While finding mentors for older children is often challenging, more people are now saying they want to work with teens, Hickey said.

Some of those who have called have specifically said they want to be mentors to the Baltimore City youth they saw on TV during the conflict last week, he said. Usually, it’s more common for volunteers to ask to mentor children in the suburbs, where they live, Hickey said.

And Big Brothers Big Sisters isn’t the only group seeing a surge in interest.

Inquiries, donations and offers to help have also soared at the Y of Central Maryland, said Sarah Milstein, the organization’s chief marketing and development officer. “There’s an outpouring of interest in trying to be a part of the solution,” she said.

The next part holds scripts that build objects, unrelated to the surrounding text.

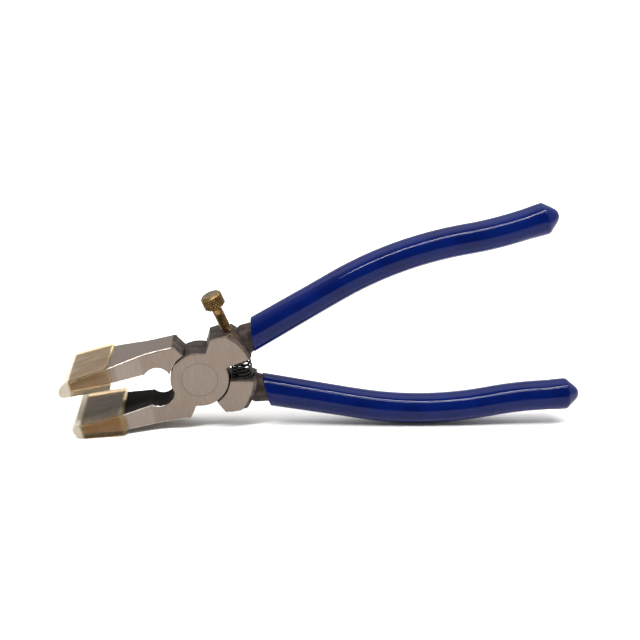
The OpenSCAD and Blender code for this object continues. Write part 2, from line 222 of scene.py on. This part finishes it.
class Nodes:
    """A short way to write a node tree."""

    def __init__(self, name):
        self.mat = bpy.data.materials.new(name)
        self.mat.use_nodes = True
        self.tree = self.mat.node_tree
        self.bsdf = next(n for n in self.tree.nodes if n.type == "BSDF_PRINCIPLED")
        self.coord = self.new("ShaderNodeTexCoord")

    def new(self, kind, **values):
        node = self.tree.nodes.new(kind)
        for k, v in values.items():
            setattr(node, k, v)
        return node

    def link(self, a, b):
        self.tree.links.new(a, b)

    def feed(self, socket, value):
        """Give a socket either another node's output or a plain value."""
        if hasattr(value, "is_output"):
            self.link(value, socket)
        else:
            socket.default_value = value

    def math(self, op, a, b=None):
        n = self.new("ShaderNodeMath", operation=op)
        self.feed(n.inputs[0], a)
        if b is not None:
            self.feed(n.inputs[1], b)
        return n.outputs[0]

    def radius(self, a, b):
        squares = self.math("ADD", self.math("POWER", a, 2.0), self.math("POWER", b, 2.0))
        return self.math("SQRT", squares)

    def smooth(self, value, lo, hi, out_lo=0.0, out_hi=1.0):
        """A smooth step, as ramp() does for arrays."""
        n = self.new("ShaderNodeMapRange", interpolation_type="SMOOTHSTEP")
        self.feed(n.inputs["Value"], value)
        for key, v in (("From Min", lo), ("From Max", hi), ("To Min", out_lo), ("To Max", out_hi)):
            n.inputs[key].default_value = v
        return n.outputs["Result"]

    def mix(self, factor, a, b):
        n = self.new("ShaderNodeMix", data_type="RGBA")
        self.feed(n.inputs["Factor"], factor)
        self.feed(n.inputs["A"], a)
        self.feed(n.inputs["B"], b)
        return n.outputs["Result"]

    def blend(self, factor, a, b):
        n = self.new("ShaderNodeMix", data_type="FLOAT")
        self.feed(n.inputs["Factor"], factor)
        self.feed(n.inputs["A"], a)
        self.feed(n.inputs["B"], b)
        return n.outputs["Result"]

    def long_mm(self):
        """Place in the long axis frame, in millimetres."""
        n = self.new("ShaderNodeMapping", vector_type="TEXTURE")
        n.inputs["Location"].default_value = PIVOT
        n.inputs["Rotation"].default_value = (0, -TILT, 0)
        n.inputs["Scale"].default_value = (MM, MM, MM)
        self.link(self.coord.outputs["Object"], n.inputs["Vector"])
        return n.outputs["Vector"]

    def long_normal(self):
        n = self.new("ShaderNodeMapping", vector_type="VECTOR")
        n.inputs["Rotation"].default_value = (0, TILT, 0)
        self.link(self.coord.outputs["Normal"], n.inputs["Vector"])
        return n.outputs["Vector"]

    def xyz(self, vector):
        n = self.new("ShaderNodeSeparateXYZ")
        self.link(vector, n.inputs[0])
        return n.outputs

    def scaled(self, vector, scale):
        n = self.new("ShaderNodeMapping")
        n.inputs["Scale"].default_value = scale
        self.link(vector, n.inputs["Vector"])
        return n.outputs["Vector"]

    def noise(self, vector, scale, detail=3.0, rough=0.55):
        n = self.new("ShaderNodeTexNoise")
        self.link(vector, n.inputs["Vector"])
        n.inputs["Scale"].default_value = scale
        n.inputs["Detail"].default_value = detail
        n.inputs["Roughness"].default_value = rough
        return n.outputs["Fac"]

    def bump(self, height, strength, distance):
        """A bumped normal, with its distance in metres."""
        n = self.new("ShaderNodeBump")
        n.inputs["Strength"].default_value = strength
        n.inputs["Distance"].default_value = distance
        self.link(height, n.inputs["Height"])
        return n.outputs["Normal"]

    def set(self, **values):
        """Feed the surface shader's sockets, each named with low lines for its spaces."""
        for key, v in values.items():
            self.feed(self.bsdf.inputs[key.replace("_", " ")], v)


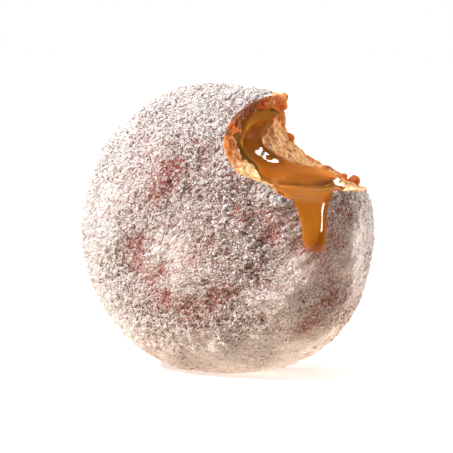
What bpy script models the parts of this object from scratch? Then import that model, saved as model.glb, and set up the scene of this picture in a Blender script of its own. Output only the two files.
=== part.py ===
"""A round doughnut filled with dulce de leche, bitten once at its upper right.

It stands on its edge: X runs across the face, Y through the thickness with the shown face at -Y,
and Z up. Its rim is pressed flat where it stands, and the origin is the middle of that flat.

Both solids are worked out along meridians, which are half planes through AXIS. AXIS runs from
HEART, in the dough, to MOUTH, in the empty space of the bite. The dough's crust is a single sheet
seen from HEART and the bite is a single sheet seen from MOUTH, and they meet at the lip. A place on
a meridian is its length from the lip: positive over the crust and negative into the bite.
"""

import bmesh
import bpy
import numpy as np

MM = 0.001

# The whole doughnut
WIDTH = 90 * MM
THICKNESS = 58 * MM
SQUARENESS = 2.4  # how full the section is between face and rim: 2 is an ellipse
SINK = 2.4 * MM  # what the rim has lost to the flat it stands on
FLAT_EDGE = 0.8 * MM  # rounding between that flat and the rim
RIM_BULGES = (  # direction round the face in degrees from +X, height in mm, spread in degrees
    (135, 1.4, 28),
    (330, 1.3, 28),
    (215, 0.9, 25),
    (275, -0.6, 14),
    (88, -0.7, 16),
)
LUMPS = (  # waves: height in mm, then radians per mm along X, Y and Z, and a phase
    (0.35, 0.11, 0.09, 0.05, 0.4),
    (0.30, -0.06, 0.09, 0.13, 1.9),
    (0.22, 0.17, 0.09, -0.12, 3.1),
)
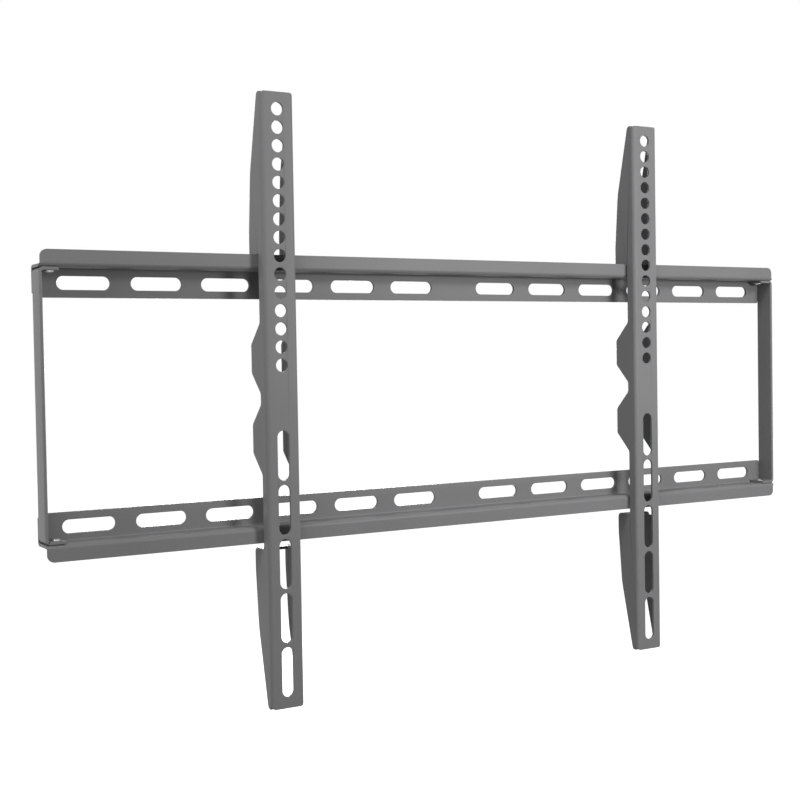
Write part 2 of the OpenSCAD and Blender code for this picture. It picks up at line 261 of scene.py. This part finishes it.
def rivet_metal(hex_colour, name, roughness):
    """Bare rivet metal: fine rings around the axis from forming, a soft metallic shine."""
    material = new_material(name)
    tree = material.node_tree
    place = add_node(tree, "ShaderNodeTexCoord").outputs["Object"]
    scuff = add_node(tree, "ShaderNodeTexNoise", Vector=place, Scale=1.0 / (0.4 * MM), Detail=3.0, Roughness=0.6)
    base = linear(hex_colour)
    dull = tuple(v * 0.8 for v in base[:3]) + (1.0,)
    tint = add_node(tree, "ShaderNodeMix", {"data_type": "RGBA"}, i0=scuff.outputs["Fac"], i6=dull, i7=base)
    gloss = add_node(tree, "ShaderNodeMapRange", Value=scuff.outputs["Fac"], To_Min=roughness - 0.06,
                     To_Max=roughness + 0.08)
    bump = add_node(tree, "ShaderNodeBump", Strength=0.2, Distance=0.01 * MM, Height=scuff.outputs["Fac"])
    shader = add_node(tree, "ShaderNodeBsdfPrincipled", Base_Color=tint.outputs[2], Metallic=1.0,
                      Roughness=gloss.outputs["Result"], Normal=bump.outputs["Normal"])
    add_node(tree, "ShaderNodeOutputMaterial", Surface=shader.outputs["BSDF"])
    return material


def material_once(name, make):
    """The material of that name, made the first time it is asked for."""
    return bpy.data.materials.get(name) or make()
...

In the days following the riot, the Y saw an increase in donations to its 2015 Send a Kid to Camp campaign, which raises money to send impoverished children to summer camps, Milstein said.

The Y serves more than 20,000 people in the city.

The Maryland Food  Bank is also reporting a boost in online, monetary donations to its Baltimore office, thanks largely to an unexpected social media post.

“[It was] generated by someone sending out a Tweet,” said Deborah Flateman, the food bank’s president and CEO. “I don’t think that’s ever happened to us.”

When schools were closed Tuesday, a Twitter user who was concerned that some students might not have enough food at their homes asked followers to support the food bank. The donations followed, Flateman said.

Over the course of the week, the food bank has made what it calls “emergency food drops” at several locations, such as churches and schools, across the city, Flateman said.

From Wednesday to Friday, the food bank distributed an estimated 75,000 pounds of food to about 17,000 families in the city — which equates to about 62,500 individual meals, Flateman said.

Many corner grocery stores were damaged or closed after the destruction Monday, making food harder to find for some residents.

The food drops, which allowed residents to fill grocery bags with a variety of food items, have been “a moving experience in the midst of all the sadness and chaos,” offering a feeling of hope and cooperation, Flateman said. “I’m grateful we’ve been able to help in this way.”

The Living Classrooms Foundation, which operates two public schools in Baltimore City as well as numerous other educational and job-training programs, has also been inundated with inquiries from people looking for a way to help, said Rebekah Meyer, the foundation’s director of community outreach and volunteerism.

But many of those offers have come from people looking to help with the immediate cleanup efforts in the city, and Meyer said the organization has been encouraging them to make a longer-term commitment to get involved with the community and stay involved.

“We need people tutoring and mentoring with students,” Meyer said.

Once the cleanup is finished, new volunteers may feel like they can move on. “We hope that doesn’t happen,” she said.